Jodi Arias Could be Executed in Just Four Years -- If Her Wish for Death Isn't Another Lie
In an exclusive post-conviction interview, boyfriend-killer Jodi Arias insisted that she didn't plan to kill 30-year-old Travis Alexander in 2008.
Image: Court pool photograph Jodi Arias claims she prefers the death penalty to life in prison. If that's true, says the state AG's Office, she could be executed in as little as four years if she decides not to appeal.
But now that she's been convicted of premeditated murder, she'd "prefer to die sooner than later."
Arias went on to say to Channel 10's Troy Hayden, "Longevity runs in my family, and I don't want to spend the rest of my natural life in one place. I believe death is the ultimate freedom, and I'd rather have my freedom as soon as I can get it."

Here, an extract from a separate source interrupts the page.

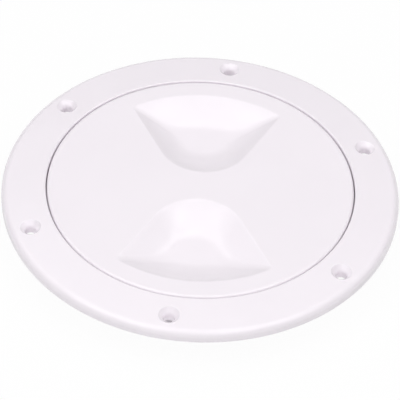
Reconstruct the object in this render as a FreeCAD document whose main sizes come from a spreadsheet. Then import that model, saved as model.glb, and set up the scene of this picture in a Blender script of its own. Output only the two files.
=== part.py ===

If the jury gives the world-famous murderess the death penalty, and she keeps her word, she could be dead in as little as four years. But when has Arias told the truth since Alexander's bloody demise?
Leaving a cyanide pill in her cell so she could exit the world like arsonist Michael Marin did in a Phoenix courtroom last year ("Burning Man" Found Guilty of Arson, June 28) isn't an option, no matter how many people post tweets to "#jodiarias" wishing it was.
Image: Court video Michael Marin killed himself with a cyanide pill last year after being convicted of burning down his mansion. Jodi Arias claims she'd rather die "sooner than later," rather than spending the rest of her life in prison.
In fact, her comments to KSAZ-TV last week landed her on a Maricopa County jail suicide watch. A guard checked her every 15 minutes to make sure she'd be alive until the high-rating TV spectacle starring her ends.
The suicide watch was lifted on Monday. Also on Monday, Arias' lawyers asked the judge to cancel the death-penalty option, but were refused by Judge Sherry Stephens. It's unclear whether Arias encouraged the request.
One way Arias could hasten her demise substantially is if she fails to appeal a death sentence, says Stephanie Grisham, spokeswoman for Arizona Attorney General Tom Horne.
The state grants one automatic appeal to inmates sentenced to die, regardless of their wishes. Assuming that's not successful in Arias' case -- and Arias still claims she wants to die -- the state will order a psychiatric examination to be "100 percent that the person is completely fine, mentally," Grisham says. Then: curtains.
In theory, the process could take just four years. Because a normal death-penalty case takes 20 to 27 years from conviction to execution, Arias' decision could save taxpayers millions of dollars, Grisham says.
The sensational trial, which has been going on since January 2, already has cost county taxpayers an estimated $2 million.
After finding Arias guilty of first-degree murder, jury members now turn their attention to the trial's aggravation and penalty phases. These could last at least a couple of weeks, experts say. The proceedings were scheduled to begin right before publication of this story.
In the aggravation phase, "The state will present evidence to prove the murder was committed in an especially heinous, cruel, or depraved manner," says Jerry Cobb, spokesman for the County Attorney's Office.
Defense attorney Mel McDonald, a former Arizona U.S. Attorney who has watched the trial closely, says he believes the chances that the jury will vote for the death penalty are "staggeringly high."
Image: Illustration by Graham Smith
McDonald adds, "You don't get much more gruesome than this offense. You can tell from the jury questions that they were not sympathizing with her."
The horror-movie details of Alexander's slaying are familiar to even casual observers of what has been one of the most celebrated televised trials in U.S. history.
Stabbed 27 times. Throat slashed from ear to ear. Shot in the head.